Social cognition model also scrutinizes how leaders shape organizational change and progress by outlining and seeking comprehension of the different ways in which individuals construe and make sense of change within an organization. According to this model, it is not possible for leaders to objectively determine reactions to change yet they play an pivotal role in interpreting situations. For the proponents of this model, the inconsistent nature of the environment which is ever evolving reduce its significance as force of change. On the other hand, learning is considered as essential for leadership and governance because both leaders and employees of an organization develop understanding of worldviews and their knowledge through the learning process. Organizational change is therefore propelled through such people (Kezar 45).
The Role of Systems Leadership and Governance in Transformational Change towards Sustainability
The strength and leadership qualities of the leaders are pertinent to realizing desired change in an organization. For the success and sustainability of initiatives leaders must believe in and take the most suitable measures. Additionally, these leaders must have the courage of predicting and implementing the right measures that guarantee the success of the organization (Adams 3). The leaders must also have moral conviction that is powerful enough to convince other members of the organization of their visions for organizational success. This is particularly important because most members in many organization prefer to follow the path chartered by a competent leader who believes in the sustainability of this path (Smith et al. 57). For many individuals, it is important to be a part of team that takes a path towards a successful and sustainable venture that can propel the organization forward.
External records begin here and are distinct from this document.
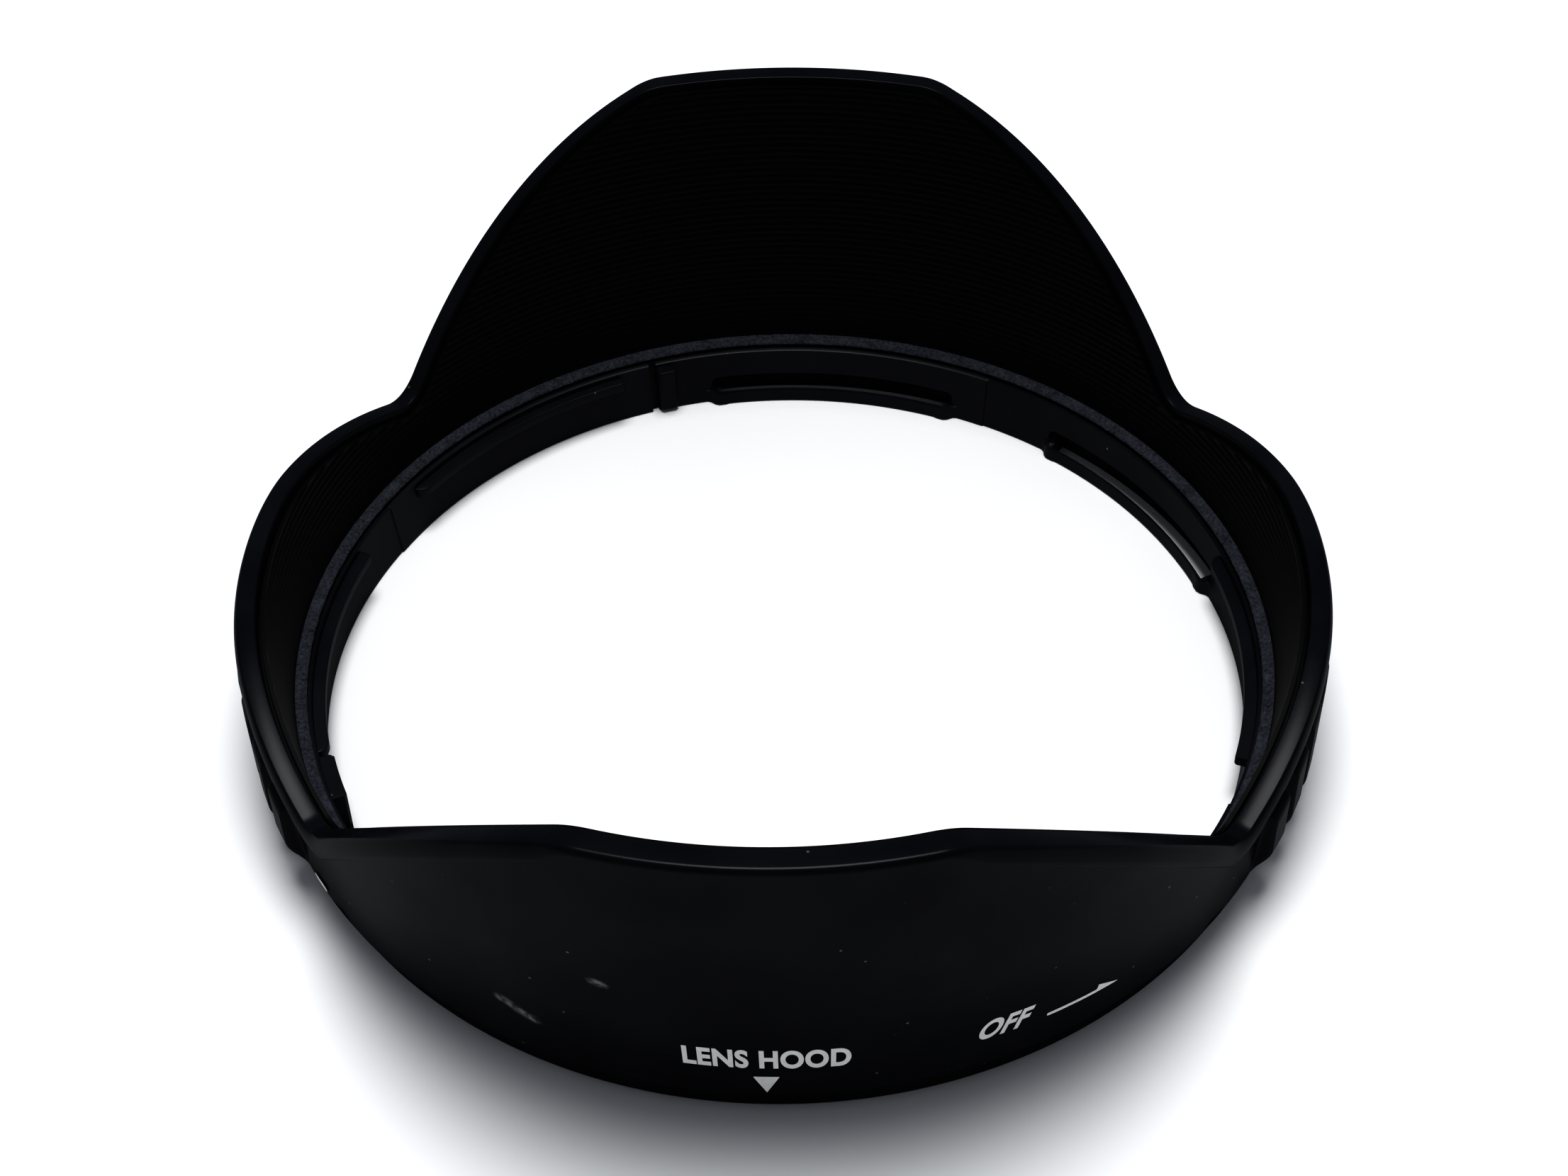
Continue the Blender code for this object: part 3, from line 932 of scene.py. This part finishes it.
def bore_block(name, azimuths, inner, low, high):
    """A block on the bore with soft inner edges; inner is one radius for each azimuth."""
    outer_low = bore_radius(azimuths, low) + LUG_EMBED
    outer_high = bore_radius(azimuths, high) + LUG_EMBED
    outline = [(outer_low, low)]
    outline += round_edge((inner + SOFT_EDGE, low + SOFT_EDGE), (SOFT_EDGE, SOFT_EDGE), -90, -180, 4)
    outline += round_edge((inner + SOFT_EDGE, high - SOFT_EDGE), (SOFT_EDGE, SOFT_EDGE), 180, 90, 4)
    outline.append((outer_high, high))
    return sweep(name, azimuths, outline, ring_abs, closed=False)


def lug(node, middle):
    """A lug about an azimuth, square where it starts and round where it ends."""
    start, end = middle - LUG_HALF, middle + LUG_HALF
    azimuths = np.concatenate([even(start, start + LUG_END, END_STEP)[:-1],
                               even(start + LUG_END, end - LUG_END, LUG_STEP)[:-1],
                               even(end - LUG_END, end, END_STEP)])
    to_nose = 1.0 - np.clip((end - azimuths) / NOSE, 0.0, 1.0)
    drop = 1.0 - np.sqrt(np.clip(1.0 - to_nose ** 2, 0.0, 1.0))
    inner = LUG_INNER + (SEAT_MOUTH - LUG_INNER) * drop
    inner = inner + SQUARE_SOFT * (1.0 - smooth_step((azimuths - start) / SQUARE_END))
    piece = bore_block(node + "_moulding", azimuths, inner, LUG_LOW, LUG_HIGH)
    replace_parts(piece, node)


for node, middle in LUGS.items():
    lug(node, middle)

# %% [markdown]
# Three small blocks stop the turn. They are made in the same way, and are soft at both ends.

# %% Stops
STOP_INNER = 40.95
STOP_STEP = 0.1
STOP_SOFT, STOP_ROUND = 0.35, 0.25    # degrees and depth of the soft edge at both ends
STOPS = {"rotation_stop_a": (108.1, 2.6), "rotation_stop_b": (288.1, 2.6), "rotation_stop_c": (202.0, 7.0)}


def stop(node, middle, span):
    low, high = lowest(node), highest(node)
    azimuths = even(middle - span / 2.0, middle + span / 2.0, STOP_STEP)
    inside = np.minimum(azimuths - azimuths[0], azimuths[-1] - azimuths)
    inner = STOP_INNER + STOP_ROUND * (1.0 - smooth_step(inside / STOP_SOFT))
    piece = bore_block(node + "_moulding", azimuths, inner, low, high)
    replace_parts(piece, node)


for node, (middle, span) in STOPS.items():
    stop(node, middle, span)

# %% [markdown]
# ## The printed marks
#
# The near petal carries the marks that help to line the hood up: a triangle, an arrow that shows
# which way to turn, and a short dash further round. Ink is about 0.03 mm thick, so each mark is a
# very thin plate that follows the cone. A plate is described by its upper and lower edge at a row
# of points, which suits shapes that are wider than they are tall.

# %% Ink plates
INK_OUTSET = 0.012
INK_THICKNESS = 0.03


def ink_plate(name, azimuth, height, sections):
    """sections lists (along, low, high): millimetres round the cone, and the mark's edges there."""
    top = INK_OUTSET + INK_THICKNESS
    points = []
    for along, low, high in sections:
        turn = azimuth + math.degrees(along / cone_radius(height))
        for outset, rise in ((INK_OUTSET, low), (INK_OUTSET, high), (top, high), (top, low)):
            points.append(tuple(on_cone(turn, height + rise, outset)))
    piece = finish_piece(name, points, tube_faces(len(sections), 4), white_ink)
    return piece


print("ink is %.2f mm thick" % INK_THICKNESS)

# %% [markdown]
# The triangle points down at the ring. The arrow is a line whose end widens into one barb, and the
# dash has round ends.

# %% Triangle, arrow and dash
TIP_SHARE = 0.97      # leaves the triangle's point a little blunt
BARB_START = 0.1      # the barb opens after this length
BARB_TIP = 0.05       # thickness that is left at its tip


def triangle_sections(width, tall):
    half = width / 2.0
    sections = []
    for share in np.linspace(-1.0, 1.0, 21):
        low = -tall / 2.0 + tall * abs(share) * TIP_SHARE
        sections.append((half * share, low, tall / 2.0))
    return sections


def arrow_sections(length, line, barb_length, barb_rise):
    """A line whose end widens into one barb on the upper side."""
    half = line / 2.0
    shaft_end = length - barb_length
    sections = [(0.0, -0.4 * half, 0.4 * half), (0.06, -0.9 * half, 0.9 * half)]
    sections += [(along, -half, half) for along in even(0.15, shaft_end, 0.4)]
    for share in np.linspace(0.0, 1.0, 7):
        along = shaft_end + BARB_START + (barb_length - BARB_START) * share
        sections.append((along, -half, barb_rise + (BARB_TIP - half - barb_rise) * share))
    return sections


def dash_sections(length, width):
    half = width / 2.0
    sections = []
    for turn in np.radians(np.linspace(80.0, 0.0, 6)):
        along = -length / 2.0 + half - half * math.sin(turn)
        sections.append((along, -half * math.cos(turn), half * math.cos(turn)))
    sections += [(-along, low, high) for along, low, high in reversed(sections)]
    return sections


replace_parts(ink_plate("printed_triangle", -90.2, 4.7, triangle_sections(2.0, 2.5)), "index_triangle")
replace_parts(ink_plate("printed_arrow", -62.5, 7.3, arrow_sections(6.7, 0.42, 2.1, 0.85)), "direction_arrow")
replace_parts(ink_plate("printed_dash", -145.4, 4.0, dash_sections(2.2, 0.8)), "alignment_dash")

# %% [markdown]
# The lettering names the kind of object and nothing else. A text curve gives clean letters. It is
# turned into a mesh, and each of its points then moves from the flat page onto the cone.

# %% Lettering
LETTER_SPACING = 1.06
MERGE = 0.002         # points closer than this become one


def lettering(name, words, azimuth, height, width, tall, lean=0.0, bolder=0.0):
    """Plain words printed round the cone: azimuth of the middle, height of the base line."""
    curve = bpy.data.curves.new(name, "FONT")
    curve.body = words
    curve.align_x = "CENTER"
    curve.extrude = 0.5
    curve.offset = bolder
    curve.space_character = LETTER_SPACING
    curve.resolution_u = 6
    flat = link_new(name, curve)
    bpy.context.view_layer.update()
    mesh = bpy.data.meshes.new_from_object(flat.evaluated_get(bpy.context.evaluated_depsgraph_get()))
    bpy.data.objects.remove(flat, do_unlink=True)
    place = np.array([vertex.co for vertex in mesh.vertices])
    lo, hi = place.min(0), place.max(0)
    along = (place[:, 0] - (lo[0] + hi[0]) / 2.0) * width / (hi[0] - lo[0])
    rise = (place[:, 1] - lo[1]) * tall / (hi[1] - lo[1])
    along = along + lean * rise
    for vertex, x, y, z in zip(mesh.vertices, along, rise, place[:, 2]):
        turn = azimuth + math.degrees(x / cone_radius(height))
        vertex.co = on_cone(turn, height + y, INK_OUTSET + (INK_THICKNESS if z > 0.0 else 0.0))
    work = bmesh.new()
    work.from_mesh(mesh)
    bmesh.ops.remove_doubles(work, verts=work.verts, dist=MERGE * MM)
    bmesh.ops.recalc_face_normals(work, faces=work.faces)
    work.to_mesh(mesh)
    work.free()
    mesh.materials.clear()
    mesh.materials.append(white_ink)
    piece = link_new(name, mesh)
    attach(piece, BODY)
    print("%s: %d points" % (name, len(mesh.vertices)))


lettering("printed_word", "LENS HOOD", -90.1, 7.25, 12.9, 2.8, bolder=0.04)
lettering("printed_direction", "OFF", -67.5, 7.0, 4.2, 2.8, lean=0.25, bolder=0.035)

# %% [markdown]
# ## Table, light and camera
#
# The hood lies on a plain white board under a round softbox. The room adds a weak light that comes
# mostly from behind. So the near wall stays nearly black, and the rim faces that lean back towards
# the softbox are the brightest parts. The camera looks down at the near petal from its front.

# %% Board
BOARD_SIZE = 4.0      # metres, so that its edge is far outside the picture


def painted_board():
    material, place = new_material("painted_board")
    cloud = add_node(material, "ShaderNodeTexNoise", {"Vector": place, "Scale": per_mm(60.0), "Detail": 2.0})
    fibre = add_node(material, "ShaderNodeTexNoise", {"Vector": place, "Scale": per_mm(1.2), "Detail": 4.0})
    colour = add_node(material, "ShaderNodeMix",
                      {0: cloud.outputs[0], 6: linear("#f4f4f4"), 7: linear("#ffffff")}, data_type="RGBA")
    bump = add_node(material, "ShaderNodeBump",
                    {"Height": fibre.outputs[0], "Strength": 0.1, "Distance": 0.02 * MM})
    shader = add_node(material, "ShaderNodeBsdfPrincipled",
                      {"Base Color": colour.outputs[2], "Roughness": 0.6, "Normal": bump.outputs[0]})
    return close_material(material, shader)


def board():
    half = BOARD_SIZE / 2.0
    points = [(-half, -half, 0.0), (half, -half, 0.0), (half, half, 0.0), (-half, half, 0.0)]
    mesh = bpy.data.meshes.new("board")
    mesh.from_pydata(points, [], [(0, 1, 2, 3)])
    mesh.materials.append(painted_board())
    link_new("board", mesh)


board()
print("board laid")

# %% [markdown]
# Black plastic shows mostly what it mirrors, so the light's size and place matter more than its
# power. The sky is weak and uneven, and the softbox is small and straight above.

# %% Light
def soft_sky(colour, behind, in_front):
    """Light from all round, stronger from behind the hood than from the camera's side."""
    world = bpy.data.worlds.new("soft_sky")
    bpy.context.scene.world = world
    world.use_nodes = True
    background = world.node_tree.nodes["Background"]
    background.inputs["Color"].default_value = linear(colour)
    direction = add_node(world, "ShaderNodeTexCoord").outputs["Generated"]
    along = add_node(world, "ShaderNodeSeparateXYZ", {0: direction}).outputs[1]
    strength = add_node(world, "ShaderNodeMapRange", {0: along, 1: -0.6, 2: 0.6, 3: in_front, 4: behind})
    world.node_tree.links.new(strength.outputs[0], background.inputs["Strength"])


def softbox(name, place, target, size, power):
    lamp = bpy.data.lights.new(name, "AREA")
    lamp.shape = "DISK"
    lamp.size = size
    lamp.energy = power
    piece = link_new(name, lamp)
    piece.location = place
    piece.rotation_euler = (Vector(target) - Vector(place)).to_track_quat("-Z", "Y").to_euler()


soft_sky("#eef2fa", 0.30, 0.20)
softbox("overhead_softbox", (0.0, 0.05, 0.8), (0.0, 0.0, 0.0), 0.36, 3.3)
bpy.context.scene.view_settings.view_transform = "Standard"
bpy.context.scene.view_settings.look = "Very High Contrast"
print("lights placed")

# %% [markdown]
# The camera's frame is built from three directions: back from the target, right and up. A small
# roll about the line of sight comes last.

# %% Camera
CAMERA_LENS = 57.33
CAMERA_DISTANCE = 220.01 * MM
CAMERA_ELEVATION = 44.494
CAMERA_TURN = 2.4235
CAMERA_ROLL = -1.4015
CAMERA_TARGET = Vector((0.146, 0.110, 12.824)) * MM


def place_camera():
    up_angle, turn, roll = (math.radians(a) for a in (CAMERA_ELEVATION, CAMERA_TURN, CAMERA_ROLL))
    back = Vector((math.sin(turn) * math.cos(up_angle), -math.cos(turn) * math.cos(up_angle),
                   math.sin(up_angle)))
    right = Vector((math.cos(turn), math.sin(turn), 0.0))
    up = back.cross(right)
    level = math.cos(roll) * right + math.sin(roll) * up
    upright = math.cos(roll) * up - math.sin(roll) * right
    turned = Matrix((level, upright, back)).transposed()
    lens = bpy.data.cameras.new("camera")
    lens.lens = CAMERA_LENS
    lens.sensor_width = 36.0
    lens.sensor_fit = "HORIZONTAL"
    lens.clip_start = 0.01
    camera = link_new("camera", lens)
    camera.matrix_world = Matrix.Translation(CAMERA_TARGET + back * CAMERA_DISTANCE) @ turned.to_4x4()
    bpy.context.scene.camera = camera
    return camera


print("camera at", [round(x, 4) for x in place_camera().matrix_world.translation])
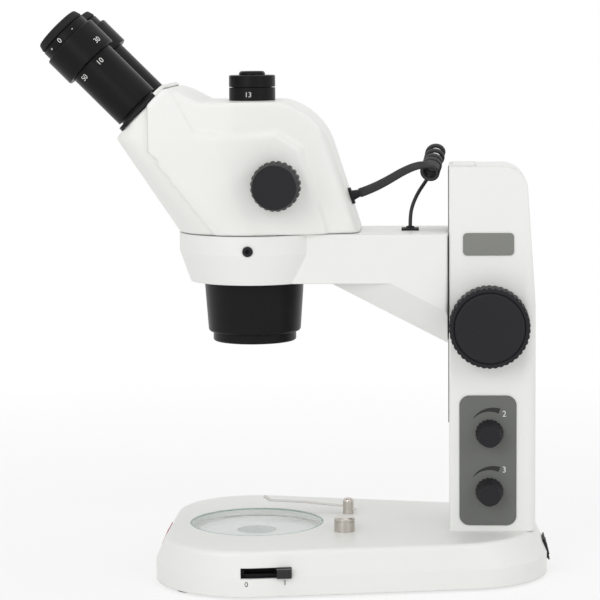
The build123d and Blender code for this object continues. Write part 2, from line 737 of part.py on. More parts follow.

The leadership must take charge and ensure that the administrative requirements for implementing viable plans are put in place and that the leadership styles favor sustainable success (Benn 197).
In order to nurture globally fit leaders, every organization must seek to develop the necessary skills for personnel in leadership and governance positions to handle all global related concerns. In the pursuit for stability and success, leadership and governance structures must be in a position to recognize and handle the emerging problems in a global setting which is ever changing and complex in nature (Smith et al. 57). This can only be achieved through the adoption of new business approaches and a paradigm shift. In old leadership ad management styles, the managers may have been the principle decision makers in governance matters and drove motivation of the workers using economic security (Smith et al. 58). However, for leadership to really qualify as successful especially in attaining sustainable organizational change, it is necessary to for the leaders to embrace the organizational code of ethics and be aware of their roles in shaping humanity. Furthermore leaders must recognize and respects their followers because this is crucial in enforcing desired change (Smith et al. 58).
It is important for boards to understand the relevance of sustainability in the organization because they make decisions that are pertinent to achieving this (Adams 3). In addition the boards must also recognize the importance of all stakeholders of the organization and involve them accordingly so as to facilitate smooth processes of change in the organization. Boards must also be in a position to understand criticalissues such as business models, long-term achievements and ability to deliver on strategy to enable them make informed decisions. For success to be realized it is important for the board to acknowledge the strong links between organizational change and organizational strategy (Rosenthal 247- 248).
At the heart of any sustainable cause, lies cultural change and leaders must focus on this aspect. The reason behind failure to realize objectives by many leaders lies in the failure to change key thought patterns, perspectives and conduct of an organization’s workforce (Rosell 6). Failures to modify viewpoints help to retain old decision making strategies and activities hence act as a hindrance to new changes. Restructuring programs must be accompanied hand in hand with modifications on organizational culture for success to be realized. Like in any community, every organization must have diverse personalities that help to shape the organizational behavior and culture and it is thus the responsibility of the leadership to ensure harmonization and coordination of activities amongst all employees (Harris & Crane 215, 217). As social beings and systems, individuals in an organization are bound to respond to environmental changes and this can create a particular pattern of association amongst them. Such patterns form the basis of organizational culture and gain in-depth acceptance over time which can be extremely difficult to alter. Basic changes such as improvement of management systems and technology cannot alter deeply entrenched cultures (Fokkema et al. 221). For successful renovation that is sustainable to occur, there is need for alterations in norms and values that are linked to an organization’s environment and its welfare. This change is only possible if both managers and employees embrace the new values. Sustainability creates a need for a new form of governnace where different relationships are formed to effect changes. This calls for flow of feedback and open communication lines that ease the flow of information. This should especially focus on information concerning the environmental and socioeconomic effects that affect the relationships between the employees and the leaders in an organization (Greenleaf Publishing 71, 78).
The process of sustainability change and cultural transformation may create misconceptions by the employees leading to the belief that the new activities and processes being implemented are an intensification of their workload and not an enhancement of their skills. Proper leadership can avoid this by taking an integrated, consultative and participative approach that involves all the employees from the initial stages of organizational change as opposed to during the implementation stages only (Gollan 21).
The role of leadership and governance as a theme in realizing sustainable change in any organization cannot be overlooked. Managing change allows for continued regeneration of the cause of an organization and its ability to serve the dynamic needs of its clientele (Todnem 1). One key and successful management strategy that can efficiently and effectively address environmental concerns in sustainable change entails deploying techniques of managing these issues that go beyond supervisory compliance (Rosenthal 255). These techniques link quality, production and service to the leadership and management system. Additionally, it is important to adopt techno-economic paradigm that can assist in aligning systems leadership and governance with gradual, yet essential cultural changes in terms of communal assertiveness and evolving environmental interests.